HEA, or Happily Ever After. This is where the hero/heroine prevail and defeat the monster or killer, at least temporarily. Throughout the history of cinema, there are countless horror movies where good triumphs, and they continue to be made today. They can’t technically be called ‘feel good’ movies because they are horror-based stories, but they have a satisfying conclusion. After witnessing protagonists go through all kinds of hell, the reward of seeing them triumph over evil in the end is something a lot of audiences prefer to see. There are innumerable examples through the decades, from The Exorcist to Child’s Play to The Black Phone. For me, the best of these movies is Alien. When Ripley flushes the xenomorph into space at the end, it was a moment that might have had some people in the audience on their feet and cheering. The climax was particularly rewarding because of what Ripley was up against with this creature. After what it did to her entire crew throughout the film, she didn’t seem to have much of a chance going one-on-one against this thing. As intriguing as this alien lifeform might be for study and observation, this is not a monster that most people would be routing for, which is important when you’re watching a movie with a happy ending.
There are other movies in which the protagonists are not so likeable, and you don’t mind seeing them killed. These types of endings can be every bit as rewarding for audiences. Which brings us to another type of ending you will often find in horror movies.

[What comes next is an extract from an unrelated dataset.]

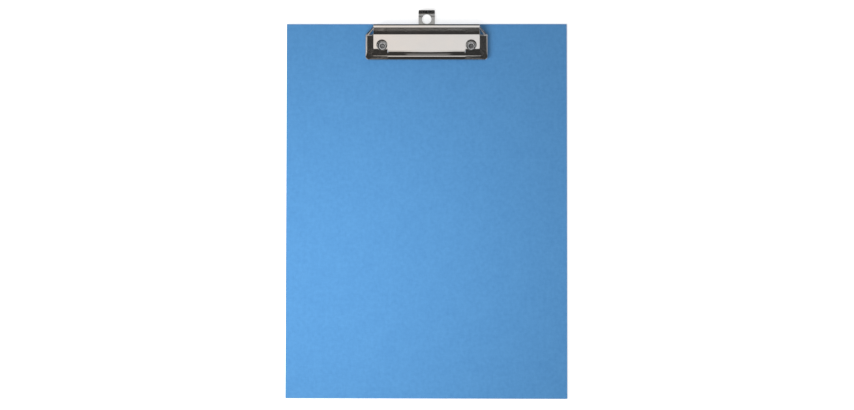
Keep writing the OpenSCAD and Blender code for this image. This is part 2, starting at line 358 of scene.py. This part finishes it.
base_low, base_high = (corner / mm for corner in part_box("base_plate"))
jaw_low, jaw_high = (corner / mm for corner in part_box("jaw"))
pin_low, pin_high = (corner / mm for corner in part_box("hinge_pin"))
hook_low, hook_high = (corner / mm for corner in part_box("hanging_hook"))
sheet_t = 0.8
slide_gap = 0.08
pivot_y = (pin_low.y + pin_high.y) / 2
pivot_z = (pin_low.z + pin_high.z) / 2
pin_r = (pin_high.z - pin_low.z) / 2
ear_r = 2.4
ear_slack = 0.02
lug_run = 1.5
lug_lift = 0.02
weld_depth = 0.1
mouth_x = 7.08
base_top = base_low.z + sheet_t
bridge_x = hook_high.x + slide_gap + sheet_t
bridge_top = hook_low.z + sheet_t + slide_gap + sheet_t
cut_edge_r = 0.12

bpy.ops.mesh.primitive_plane_add(size=1)
base = bpy.context.active_object
base.name = "clip_base_plate"
edit(base)
bpy.ops.mesh.select_all(action="SELECT")
depth_y = base_high.y - base_low.y
stretch(x=2 * base_high.x * mm, y=depth_y * mm)
move(y=(base_low.y + base_high.y) / 2, z=base_top)
for x in (-bridge_x, bridge_x):
    bpy.ops.mesh.select_all(action="SELECT")
    bpy.ops.mesh.bisect(plane_co=(x * mm, 0, 0), plane_no=(1, 0, 0))
select("FACE", lambda p: abs(p.x) < bridge_x + 0.1)
pull(z=bridge_top - base_top)
# the channel is open at both ends
for y in (base_low.y, base_high.y):
    select("FACE", lambda p: near(p.y, y))
    bpy.ops.mesh.delete(type="FACE")
close()
modify(base, "SOLIDIFY", thickness=sheet_t * mm, offset=-1, use_even_offset=True)
drill_for_rivets(base, tube_hole_r, base_low.z - 1, base_top + 1)
break_edges(base, cut_edge_r)
for side in (-1, 1):
    inner_x, outer_x = side * (base_high.x - sheet_t), side * base_high.x
    ear = rod("ear", ear_r, (inner_x, pivot_y, pivot_z), (outer_x, pivot_y, pivot_z))
    edit(ear)
    select("VERT", lambda p: p.z < pivot_z - 0.05)
    stretch(z=0, about=(0, 0, base_low.z + weld_depth))
    close()
    drill_ends = [(x, pivot_y, pivot_z) for x in (inner_x - 1, outer_x + 1)]
    cut(ear, rod("drill", pin_r + ear_slack, *drill_ends))
    break_edges(ear, cut_edge_r)
    # the broken edges meet in slivers at the ear's foot
    edit(ear)
    bpy.ops.mesh.select_all(action="SELECT")
    bpy.ops.mesh.dissolve_degenerate(threshold=0.001 * mm)
    close()
    lug_low_x, lug_high_x = sorted((side * mouth_x, side * (bridge_x - sheet_t + weld_depth)))
    lug = block(
        "lug",
        (lug_low_x, base_high.y - lug_run, base_low.z + lug_lift),
        (lug_high_x, base_high.y, bridge_top - sheet_t + weld_depth),
    )
    break_edges(lug, cut_edge_r)
    weld_on(base, ear, lug)
smooth(base)


def plated(name, colours, roughness, smear, brushed=(1, 1, 1), waviness=0.0, painted_reflection_lean=0.0):
    """Nickel plating: its tint drifts, or leans from left to right as a painted reflection that is
    warmer and brighter on the left, and finger smears dull it.
    """
    material, tree, shader, place = new_finish(name, metallic=1.0, roughness=roughness)
    drift = noise(tree, place, 22, detail=2.0)
    lines = noise(tree, place, 0.16, detail=2.0, drawn_out=brushed)
    smears = noise(tree, place, 7, detail=3.0)
    sides = tree.nodes.new("ShaderNodeSeparateXYZ")
    tree.links.new(place, sides.inputs[0])
    # painted reflection: a left-to-right ramp that shifts the tint, weighed in by the lean
    across = ranged(tree, sides.outputs["X"], 0, 1, start=-45 * mm, end=45 * mm)
    shade = weighed(tree, [(drift, 0.8 - painted_reflection_lean), (lines, 0.2), (across, painted_reflection_lean)])
    tint = coloured(tree, shade, list(zip((0.35, 0.65), colours)))
    tree.links.new(tint, shader.inputs["Base Color"])
    dull = weighed(tree, [(smears, 0.7), (lines, 0.3)])
    dulled = ranged(tree, dull, roughness - smear, roughness + smear)
    tree.links.new(dulled, shader.inputs["Roughness"])
    waves = noise(tree, place, 30, detail=0.0)
    relief(tree, shader, weighed(tree, [(lines, 0.0006), (waves, waviness)]), depth=1.0)
    return material


base_steel = plated(
    "nickel_base_steel",
    ((0.6, 0.59, 0.57), (0.68, 0.67, 0.65)),
    roughness=0.24,
    smear=0.06,
    brushed=(30, 1, 1),
)
give(base, base_steel)
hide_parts("base_plate")
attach(base, "board")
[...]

Miserably Ever After is your basic negative ending, where the hero/heroine does not come out on top, or very often not even survive. In this case, it is the villain that wins, and the impact can be very powerful on horror filmgoers. As a case in point, the film that comes immediately to my mind is Invasion of the Body Snatchers, the 1978 remake starring Donald Sutherland. This is another “alien” film, and it involves extraterrestrials that invade our planet in the form of seed pods that grow into duplicates of people and replace them without anyone knowing. At the end, when we find out that Sutherland’s character is one of them, we know that there is no hope for the rest of the world. We’re all doomed. Can’t get much more negative than that.

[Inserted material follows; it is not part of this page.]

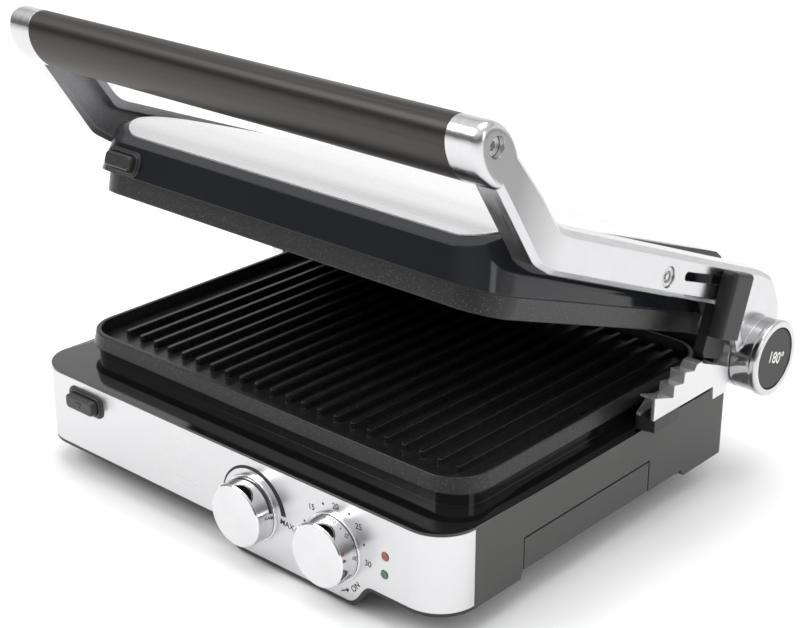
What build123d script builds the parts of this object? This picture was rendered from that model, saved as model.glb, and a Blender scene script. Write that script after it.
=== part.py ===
from build123d import *
from math import cos, exp, radians, sin
import os

os.makedirs("parts", exist_ok=True)

# ---------------------------------------------------------------- driving dimensions (mm)
W, D = 320.0, 254.4             # base width and depth
YF = -139.85                    # front plane of the base
YR = YF + D                     # rear plane of the base
YC = (YF + YR) / 2
R_FRONT, R_REAR = 22.8, 5.0     # plan corners of the base
Z_LOW, Z_WALL = 16.2, 61.95     # underside and top of the housing wall
Z_DECK0, Z_DECK = 62.0, 63.5    # deck sheet
Z_PLINTH = 70.6                 # top of the plinth under the lower plate
T_SHEET = 1.0                   # stainless sheet of the fascia

PLATE_W, PLATE_F, PLATE_R = 295.2, -113.95, 110.0   # lower plate at the rim top
R_PLATE = 21.6
Z_RIM, Z_EDGE, Z_FLOOR, Z_SLAB = 80.1, 71.5, 73.0, 69.8
RIB_PITCH, RIB_N, RIB_W = 12.25, 22, 3.6
Z_RIB = 77.0

KNOB_X = (24.45, 85.1)          # thermostat, timer
KNOB_Z, KNOB_R, KNOB_L = 32.9, 18.6, 10.9
LAMPS = ((120.6, 40.9), (120.1, 30.3))

HY, HZ = 130.15, 76.67          # hinge axis, along X
OPEN = 20.0                     # the arms stand open by this angle
R_PIN, R_KNUCKLE, R_RING = 5.0, 22.0, 22.9
X_HUB0, X_HUB1 = 163.5, 180.6   # hinge barrel of an arm
X_ARM0, X_ARM1 = 156.6, 169.8   # inner and outer face of an arm
PIVOT = (-123.4, 38.3)          # lid pivot in the arms' own frame (dy, dz)
CAP = (-293.4, 82.8)            # centre of the oval handle
TUBE_A, TUBE_B, TUBE_TILT = 19.6, 12.7, -33.0
X_TUBE = 149.6

ARM = Plane(origin=(0, HY, HZ), x_dir=(1, 0, 0), z_dir=(0, sin(radians(OPEN)), cos(radians(OPEN))))


def arm_yz(x):
    """Plane across the arm frame at x: sketch (dy, dz), extrudes towards +X."""
    return Plane(origin=ARM.from_local_coords((x, 0, 0)), x_dir=ARM.y_dir, z_dir=ARM.x_dir)


def arm_xz(y):
    """Upright plane of the arm frame at dy=y: sketch (x, dz), extrudes towards the front."""
    return Plane(origin=ARM.from_local_coords((0, y, 0)), x_dir=ARM.x_dir, z_dir=-ARM.y_dir)


def xz(y):
    """Upright plane at y: sketch (x, z), extrudes towards the front."""
    return Plane(origin=(0, y, 0), x_dir=(1, 0, 0), z_dir=(0, -1, 0))


def plan(w, front, rear, rf, rr):
    """Rectangle in plan with two front and two rear corner radii."""
    with BuildSketch(Plane.XY, mode=Mode.PRIVATE) as s:
        with Locations((0, (front + rear) / 2)):
            Rectangle(w, rear - front)
        fillet(s.vertices().group_by(Axis.Y)[0], rf)
        fillet(s.vertices().group_by(Axis.Y)[-1], rr)
    return s.sketch


def base_plan(inset=0.0):
    """Plan of the base, inset from its outline."""
    return plan(W - 2 * inset, YF + inset, YR - inset, R_FRONT - inset, max(R_REAR - inset, 0.6))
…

Agnostic Endings are ones in which nobody really seems to win. This is not to be confused with the next type, the Ambiguous Ending, which I will get to shortly.
Agnostic endings are clear enough, it’s just a cinematic draw, but make no mistake, this type of ending can really pack a punch, often a gut punch. The movie that best represents this kind of ending is Seven, a grim story about humanity’s penchant for evil and a serial killer’s quest to personify this by committing murders that represent the so-called Seven Deadly Sins; pride, envy, anger, sloth, greed, gluttony, and lust. When the killer, John Doe, reveals that he is ‘envy’ and then kills Detective Mills’ wife before delivering a box with her head inside for Mills to open, Doe’s goal is to provoke the detective to kill him out of wrath, the seventh and final murder that would complete the serial killer’s master plan.
Mills’ grief is too great, and he does, indeed, end up shooting and killing Doe, who smiles triumphantly before dying. But is Doe the winner? I would argue that the antagonist can’t win if he dies and the protagonist survives, even if that was the antagonist’s plan all along. But it’s not just a question who the last man standing is that determines the winner, at least not in this case. The hero kills the villain, but this does not make Mills the winner either because his life is in ruins. In the end, it’s not a triumph in the true sense for either Mills of Doe. I’d say that the only one who wins in Seven, is the audience.
What do you think?
It opens up a great debate at the very least.
Ambiguous Endings by contrast are ones where you have to decide for yourself who the winner is. And there is usually no right or wrong answer. A superb example of this John Carpenter’s The Thing. Yup, another alien film.
At the end of The Thing, it’s not clear if MacReady or Childs have been compromised by the alien invader. Or perhaps neither of them are The Thing. Either they are both human, doomed to die in the Artic, or one of them is The Thing, who will freeze and have to wait to get thawed out again in the future while the other one dies.
At the end of The Thing the audience is left just unsure and paranoid of the characters they should trust as they were throughout the majority of this epic remake.
I had to create this fifth category because sometimes after sitting in the dark for two hours watching a movie that seems pretty straightforward you abruptly get thrown for a loop in the final scene. I call this type of ending, WTF, or What The Hell Just Happened, because that’s what you end up asking yourself, and you have to decide for yourself what you just saw.
There are some movies that can be somewhat confusing, like Momento, but when you watch then again they start to make more sense. Others, not so much, and I point to The Shining with its iconic ending that still has people theorizing about to this day. As the film draws to its climax, there are odd visuals that aren’t explained, such as the man in the bear suit, but the final shot revealing Jack Torrance in a photograph that was taken at the Overlook Hotel in 1921 is a revelation that is completely mind-blowing.
What exactly is the filmmaker telling us with this mic-drop ending? Or was Stanley Kubrick just messing with our heads?
To cite a more recent film, Mother!, released in 2017, from the beginning plays as a surreal nightmare. The allegorical representations of the characters and the symbolic imagery used have all been discussed, but the final sequences go to a whole other level of insane. Compared to the popularity of The Shining, there are bound to be a lot of people who still haven’t seen Mother! so I don’t want to give too much away. Suffice to say, the finale is disturbing.
What kinds of endings do you like best? What other categories would you include? They say, ‘every new beginning comes from some other beginning’s end,’ but it doesn’t matter all that much, as long as they keep making great horror movies.